Procinéticos têm seu uso restrito na
faixa etária pediátrica tanto pela presença de efeitos colaterais significativos
quanto pela ausência de comprovação de eficácia de alguns deles. Têm melhores
resultados quando predominam sintomas de dismotilidade, em pacientes que
apresentam mais regurgitações do que dor. Exemplos: metoclopramida, domperidona,
bromoprida, eritromicina e baclofeno.
Antagonistas
do receptor H2 da histamina: A ranitidina, pelo seu início rápido de ação, pode
ser usada na dose de 3 a 5 mg⁄kg⁄dose, de 12⁄12h, nos casos de esofagites leves.
A taquifilaxia ou diminuição da resposta pelo uso crônico é um problema.
Inibidor
da bomba de prótons: omeprazol, esomeprazol, lansoprazol. Não estão aprovadas
para crianças menores de 1 ano. São superiores aos antagonistas H2 tanto para melhorar
sintomas como para cicatrizar lesões, sendo utilizados nos casos de esofagite
erosiva, estenose péptica e esôfago de Barrett. A dose de omeprazol varia de
0,7 a 3,5 mg⁄kg⁄dia, geralmente em dose única diária, não ultrapassando 80
mg⁄dia.
Como o
refluxo gastroesofágico assintomático é prevalente em crianças asmáticas, foi
realizado recentemente um estudo randomizado cego controlado por placebo para
determinar a eficácia do lanzoprazol na redução dos sintomas de asma nos
pacientes refratários ao uso de corticóide inalatório.
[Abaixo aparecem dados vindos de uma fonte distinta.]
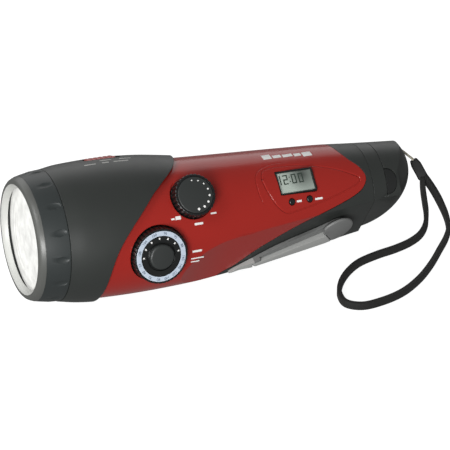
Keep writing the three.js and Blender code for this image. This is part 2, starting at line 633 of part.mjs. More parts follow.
function pushButton() {
  const { r } = BUTTON;
  const flange = [[0, -3.4], [2.8, -3.4], [2.8, -2.7], [r, -2.7]];
  return toSolid(turned([...flange, [r, 0.6], [r - 0.5, 1.1], [0, 1.2]], 16));
}

// ---------- inside ----------
const board = () => solidIn(box(-62, 33, -23, 23, -2.2, -0.7), radialFrame(0, SPLIT, 0))
  .subtract(solidIn(box(-75, -64, -30, 30, -10, 10), radialFrame(0, SPLIT, 0)));
const speakerBody = () => toSolid(turned([[0, -12], [8, -12], [8, -6], [SPEAKER.r, -1.6], [SPEAKER.r, 0],
  [SPEAKER.r - 2, 0], [7, -3.5], [0, -2.6]], 32));

// the ferrite rod lies along the body beside the board, inside its coil
const alongRod = (geometry) => toSolid(geometry.rotateY(Math.PI / 2).translate(-6, 22, 6));
const ferriteRod = () => alongRod(rod(4, -30, 30, 16));
const antennaCoil = () => alongRod(turned([[4.3, -11], [5.4, -11], [5.4, 11], [4.3, 11]], 20));

function cell(row) {
  const skin = turned([[0, 0], [CELL.r, 0], [CELL.r, CELL.length - 1.4], [2.7, CELL.length - 1.4],
    [2.7, CELL.length], [0, CELL.length]], 20);
  return toSolid(skin.rotateY(Math.PI / 2).translate(CELL.x, row * (2 * CELL.r + 0.3), CELL.depth));
}

function batteryHolder() {
  const tray = toSolid(box(-3.4, 53, -22.6, 22.6, 4.1, 5.4));
  const ends = [[-3.4, -1.9], [51.5, 53]].map(([x0, x1]) => toSolid(box(x0, x1, -18, 18, 5, 18.5)));
  return joinAll([tray, ...ends]);
}

const contactStrip = (x) => toSolid(box(x, x + 0.8, -18, 18, 6.4, 18));

// ---------- strap ----------
// routes in the body's table frame: x and y as the body's, z up from the table
const CORD_R = 1.1;
const WEB_R = 2.4;
const WEB_LIE = 2.5;
const CORD_ROUTE = [[125.4, 9.6, 43.4], [127.6, 8.4, 41.6], [130, 6.8, 39.3], [132.2, 5.2, 37.2]];
const SLEEVE_ROUTE = [[132.4, 5.1, 36.9], [134.6, 2.9, 32], [137, -0.4, 26]];
const WEB_ROUTE = [[138.6, -3, 24.6], [141.4, -7.5, 18.8], [143.8, -12.5, 11.8], [144.2, -19.2, 6.2],
  [141.6, -27, 3.4], [135.6, -35.2, WEB_LIE], [126, -45.4, WEB_LIE], [113, -58.6, WEB_LIE],
  [99, -70.2, WEB_LIE], [84, -78.8, WEB_LIE], [69, -82.6, WEB_LIE], [55.4, -82.4, WEB_LIE], [48.2, -76.4, WEB_LIE],
  [48.6, -67, WEB_LIE], [54, -56.6, WEB_LIE], [63, -47, WEB_LIE], [74, -39.8, WEB_LIE], [88, -36, WEB_LIE],
  [102, -34, WEB_LIE], [114, -30.6, WEB_LIE], [123.4, -25.4, WEB_LIE + 0.3], [129.6, -19.6, 4.9],
  [132.8, -13.8, 9.2], [134, -9, 14.4], [134.8, -5, 19.6], [135.4, -2.6, 24]];

function tube(points, r, sides, steps) {
  const path = new THREE.CatmullRomCurve3(points.map((p) => new THREE.Vector3(...p)), false, 'centripetal');
  const ring = new THREE.Shape();
  for (let i = 0; i < sides; i += 1) {
    const a = (2 * Math.PI * i) / sides;
    if (i === 0) ring.moveTo(r, 0);
    else ring.lineTo(r * Math.cos(a), r * Math.sin(a));
  }
  return new THREE.ExtrudeGeometry(ring, { steps, bevelEnabled: false, extrudePath: path });
}

// ---------- assembly ----------
const radio = new THREE.Group();
const body = new THREE.Group();
body.rotation.y = rad(TILT);
body.position.z = AXIS_HEIGHT;
const cords = new THREE.Group();
radio.add(body, cords);

function add(name, solid, material, frame = new THREE.Matrix4(), parent = body) {
  const mesh = new THREE.Mesh(toGeometry(solid), material);
  mesh.name = name;
  mesh.applyMatrix4(frame);
  parent.add(mesh);
}

add('bezel', makeBezel(), GREY);
add('lens', makeLens(), CLEAR);
add('lens_gasket', gasket(), RUBBER);
add('reflector', makeReflector(), MIRROR);
add('led_board', ledBoard(), BOARD);
add('led_1', led(-95.2, 0, 0), CLEAR);
for (let i = 0; i < 4; i += 1) add(`led_${i + 2}`, led(-95.2, 6.6, 45 + 90 * i), CLEAR);

add('head_shell', makeHeadShell(), GREY);
add('front_shell', makeFrontShell(), RED);
add('rear_shell', makeRearShell(), GREY);
add('battery_door', makeBatteryDoor(), GREY);
add('tail_cap', makeTailCap(), GREY);
add('jack_cover', makeJackCover(), RUBBER);
add('jack_socket', jackSocket(), BLACK);
SCREWS.forEach((place, i) => add(`case_screw_${i + 1}`, screw(place), STEEL));

const volumeFrame = knobFrame(VOLUME);
const tuningFrame = knobFrame(TUNING);
add('volume_knob', makeVolumeKnob(), BLACK, volumeFrame);
add('volume_pot', volumePot(), STEEL, volumeFrame);
add('tuning_knob', makeTuningKnob(), BLACK, tuningFrame);
add('tuning_scale', tuningScale(), WHITE, tuningFrame);
add('tuning_capacitor', tuningCapacitor(), BLACK, tuningFrame);

const switchFrame = radialFrame(LAMP_SWITCH.x, LAMP_SWITCH.angle, LAMP_SWITCH.level);
add('lamp_switch_knob', lampSwitchKnob(), RED, switchFrame);
add('lamp_switch_body', lampSwitchBody(), BLACK, switchFrame);

const lcdPlace = radialFrame(LCD.x, LCD.angle, LCD.level);
add('clock_frame', lcdFrame(), BLACK, lcdPlace);
add('clock_pane', lcdPane(), DISPLAY, lcdPlace);
add('clock_module', lcdModule(), BOARD, lcdPlace);
add('set_button', pushButton(), BLACK, buttonFrame(0));
add('mode_button', pushButton(), BLACK, buttonFrame(1));

add('main_board', board(), BOARD);
add('speaker', speakerBody(), BLACK, radialFrame(SPEAKER.x, BACK, SPEAKER.level));
const splitFrame = radialFrame(0, SPLIT, 0);
add('ferrite_rod', ferriteRod(), FERRITE, splitFrame);
add('antenna_coil', antennaCoil(), COPPER, splitFrame);

const batteryFrame = radialFrame(0, BACK, 0);
[-1, 0, 1].forEach((row, i) => add(`cell_${i + 1}`, cell(row), CELL_SKIN, batteryFrame));
add('battery_holder', batteryHolder(), BLACK, batteryFrame);
add('contact_front', contactStrip(-1.4), STEEL, batteryFrame);
add('contact_rear', contactStrip(50.3), STEEL, batteryFrame);

const crankPlace = crankFrame();
const armPlace = armFrame();
const dynamoPlace = crankFrame().multiply(new THREE.Matrix4().setPosition(-GEAR_CENTRES, 0, 0));
add('crank_shaft', makeCrankShaft(), STEEL, armPlace);
add('crank_arm', makeCrankArm(), SILVER, armPlace);
add('crank_grip', makeCrankGrip(), PALE_SILVER, armPlace);
add('grip_pin', gripPin(), STEEL, armPlace);
add('crank_screw', crankScrew(), STEEL, armPlace);
add('drive_gear', driveGear(), BRASS, crankPlace);
add('dynamo_rotor', dynamoRotor(), STEEL, dynamoPlace);
add('dynamo_case', dynamoCan(), STEEL, dynamoPlace);

const level = new THREE.Matrix4();
add('strap_cord', toSolid(tube(CORD_ROUTE, CORD_R, 8, 5)), CORD_CLEAR, level, cords);
add('strap_sleeve', toSolid(tube(SLEEVE_ROUTE, 3.2, 10, 5)), BLACK, level, cords);
add('strap_webbing', toSolid(tube(WEB_ROUTE, WEB_R, 6, 48)), RUBBER, level, cords);

// centre the radio itself over the origin, standing on z = 0
radio.updateMatrixWorld(true);
const extent = new THREE.Box3().setFromObject(body, true);
radio.position.set(-(extent.min.x + extent.max.x) / 2, -(extent.min.y + extent.max.y) / 2, -extent.min.z);

export default radio;
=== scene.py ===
# The looks of a crank-powered emergency radio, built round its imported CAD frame.
# Pieces are made in millimetres in the radio's own frame: +X runs from lens to tail, and a direction
# round the body is an angle, where 0 faces the front and 90 faces up. PLACE takes them to the packed
# model's frame, in metres.
import json
import math

import bmesh
import bpy
import numpy as np
from mathutils import Matrix, Vector


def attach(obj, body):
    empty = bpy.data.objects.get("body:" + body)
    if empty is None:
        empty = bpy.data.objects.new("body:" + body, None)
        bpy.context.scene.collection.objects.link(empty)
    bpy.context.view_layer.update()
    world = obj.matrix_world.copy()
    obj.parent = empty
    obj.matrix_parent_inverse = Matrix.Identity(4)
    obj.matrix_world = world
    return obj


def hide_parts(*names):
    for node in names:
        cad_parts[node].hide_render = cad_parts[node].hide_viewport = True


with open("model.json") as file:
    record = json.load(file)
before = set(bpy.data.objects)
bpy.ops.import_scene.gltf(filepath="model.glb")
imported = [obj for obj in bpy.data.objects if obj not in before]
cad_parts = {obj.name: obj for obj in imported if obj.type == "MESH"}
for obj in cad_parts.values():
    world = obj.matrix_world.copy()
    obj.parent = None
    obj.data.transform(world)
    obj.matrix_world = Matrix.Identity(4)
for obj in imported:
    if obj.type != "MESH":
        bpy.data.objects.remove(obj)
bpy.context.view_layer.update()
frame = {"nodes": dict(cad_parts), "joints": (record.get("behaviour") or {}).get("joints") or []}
nodes = frame["nodes"]
joints = {joint["name"]: joint for joint in frame["joints"]}
bpy.context.scene.view_settings.view_transform = "Standard"

# sizes are in millimetres; PANEL, BULGE, SPLIT and BACK are directions round the body
MM = 0.001
GAP = 0.3
WALL = 2.4
PANEL = 32
BULGE = PANEL - 90
SPLIT = 28
SPLIT_DEPTH = 4.5
BACK = SPLIT - 180
SEAM_BEZEL = -107
SEAM_TAIL = 90
TAIL = {"x": 78.4, "length": 47.6, "r": 33.1, "shift": 8.2, "angle": 128}
SPINDLE_R, SPINDLE_TOP = 3, 5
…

O uso de lanzoprazol
nestes pacientes sem RGE evidente, comparado com placebo, não mostrou melhora
do controle da asma nem da função pulmonar a ainda foi associado a um aumento
no número de infecções respiratórias.
Tratamento
cirúrgico: fundoplicatura pode ser indicada nos casos refratários ao tratamento
medicamentoso, que continuam a apresentar complicações graves da DRGE.